Local Network (Pomerium)

The core local servers operate on a subnet with static IP addresses assigned by the router.

File sharing between these nodes will be handled by a Network File System (NFS) hosted on Torta.

Secure VPN Tunnel (Aquaeductus)

A point-to-point WireGuard VPN provides a secure, encrypted tunnel between the public cloud and the private local network.

  • Purpose: Allows `aqua_datum` (raw data) to be transferred securely from Latium to Torta.
  • Endpoint: The tunnel's public endpoint is the home network's public IP, with UDP port forwarded to Torta.

Data Pipeline Workflow

The pipeline operates in a continuous, automated loop orchestrated primarily by Roma.

  1. Data Collection (Castra): A scheduled script or containerized agent on Latium queries an external API. The raw data (`aqua_datum`) is collected.
  2. Secure Transport (Aquaeductus): The `Salii` system on Latium transfers the `aqua_datum` through the secure WireGuard tunnel to the first external hard drive on Torta.
  3. Processing Dispatch: A script on Roma continuously monitors the raw data drive on Torta.
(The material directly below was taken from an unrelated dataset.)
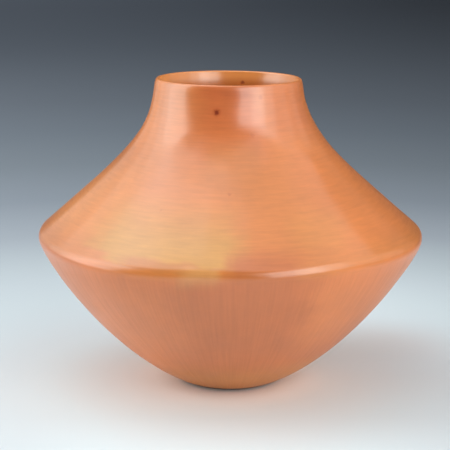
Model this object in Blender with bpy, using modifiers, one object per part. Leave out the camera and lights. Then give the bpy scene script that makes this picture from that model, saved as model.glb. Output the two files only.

When new `aqua_datum` is detected, it initiates the processing phase.
  4. Compute & Processing: Roma handles standard data parsing. For tasks requiring significant parallel processing, Roma dispatches the job to Horreum. Both nodes work with data stored on Torta via NFS. Processed data (`grana_datum`) is written to the second external hard drive on Torta.
  5. Data Publication: The `Cubile` system, containing the pywikibots, runs on Latium inside the secure Pomerium zone. It accesses the `grana_datum` from Torta and uses it to update the OodaWiki server.